It's time to start defining the goal posts we'd like to reach by the end of 2019. I've started drafting a few and would love some feedback.

Objective: Common data-structures are available in IPLD.

  • Key Result: HAMT in IPLD is standardized and available in 2 implementations
    Collections (single namespace split over many blocks) are available.
  • Key Result: Specification and implementation in one language of an efficient sorted collection (e.g. B-tree).
  • Key Result: Specification and implementation in one language of an efficient multi-dimensional collection (e.g.

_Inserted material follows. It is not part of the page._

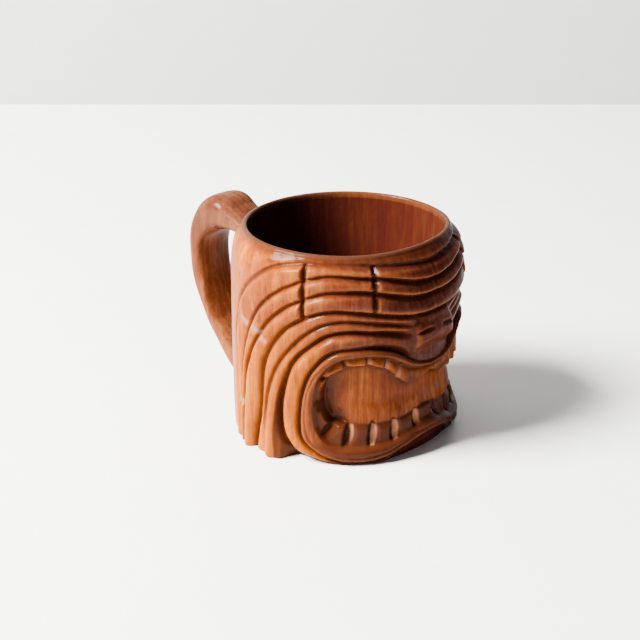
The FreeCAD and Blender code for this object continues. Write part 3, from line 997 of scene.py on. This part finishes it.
def area_light(name, place, size, power, colour=(1, 1, 1)):
    """A square soft light turned towards the middle of the mug."""
    data = bpy.data.lights.new(name, "AREA")
    data.size = size
    data.energy = power
    data.color = colour
    lamp = bpy.data.objects.new(name, data)
    lamp.location = place
    lamp.rotation_euler = (Vector((0, 0, 0.05)) - place).to_track_quat("-Z", "Y").to_euler()
    bpy.context.scene.collection.objects.link(lamp)


def build_lights():
    area_light("window", facing(-0.33, -1.02, 1.03), size=0.6, power=245, colour=(1.0, 0.98, 0.95))
    area_light("front_fill", facing(-1.4, -0.3, 1.1), size=1.2, power=0.5)
    world = bpy.data.worlds.new("room")
    world.use_nodes = True
    background = world.node_tree.nodes["Background"]
    background.inputs["Color"].default_value = (0.9, 0.93, 1.0, 1)
    background.inputs["Strength"].default_value = 0.15
    bpy.context.scene.world = world


def build_camera():
    data = bpy.data.cameras.new("view")
    data.lens = CAMERA_LENS
    data.sensor_width = CAMERA_SENSOR
    data.clip_end = 20
    camera = bpy.data.objects.new("view", data)
    camera.location = CAMERA_PLACE
    camera.rotation_euler = (math.radians(90 - CAMERA_TILT), 0, math.radians(CAMERA_FACING))
    bpy.context.scene.collection.objects.link(camera)
    bpy.context.scene.camera = camera


build_camera()
build_stage()
build_lights()

# Each wood has a dark, a middle and a light tone.
cup_wood = wood(
    "cup_wood", (0.065, 0.0105, 0.0015), (0.15, 0.03, 0.0035), (0.28, 0.078, 0.009), carved=True)
handle_wood = wood(
    "handle_wood", (0.033, 0.0072, 0.003), (0.075, 0.02, 0.006), (0.14, 0.046, 0.014),
    tint_by_height=(0.09, 0.035))
base_wood = wood(
    "base_wood", (0.07, 0.016, 0.006), (0.16, 0.045, 0.015), (0.27, 0.095, 0.035), grain_axis="X")
dowel_wood = wood(
    "dowel_wood", (0.36, 0.22, 0.11), (0.52, 0.35, 0.19), (0.66, 0.48, 0.29),
    grain_axis="Y", gloss=0.6)

for piece, node_name, slot, material in (
    (build_cup(), "cup_body", "carved_wood", cup_wood),
    (build_handle(), "handle", "handle_wood", handle_wood),
    (build_base(), "base_disc", "base_wood", base_wood),
):
    piece.data.materials.append(material)
    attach(piece, "root")
    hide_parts(node_name)

for node_name, cad_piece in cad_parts.items():
    if "dowel" in node_name:
        cad_piece.data.materials.clear()
        cad_piece.data.materials.append(dowel_wood)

R-tree).

Objective: Structured indexes of IPLD graphs are available.

  • Key Result: One implementation of an index that enables any IPLD graph to be searched by secondary attributes.

Objective: Developers can easily use encrypted data-structures.

  • Key Result: Specification and implementations of a common pattern for encrypting any IPLD data-structure.

Objective: Applications are built and adopted using IPLD data-structures.

  • Key Result: IPLD is presented to 10K people.
  • Key Result: IPLD articles are viewed by 100K people.
  • Key Result: 5K unique people engage with IPLD related projects.

Objective: unixfs-v2 is widely implemented.

  • Key Result: unixfs-v2 is implemented in js-ipfs.
  • Key Result: unixfs-v2 is implemented in go-ipfs.
  • Key Result: unixfs-v2 is implemented as a stand-alone library in Node.js.

Objective: There is a replication alternative to Bitswap.

  • Key Result: Non-local blocks can be fetched by a mechanism which isn't Bitswap.
  • Key Result: System is pluggable, new ideas can be implemented easily.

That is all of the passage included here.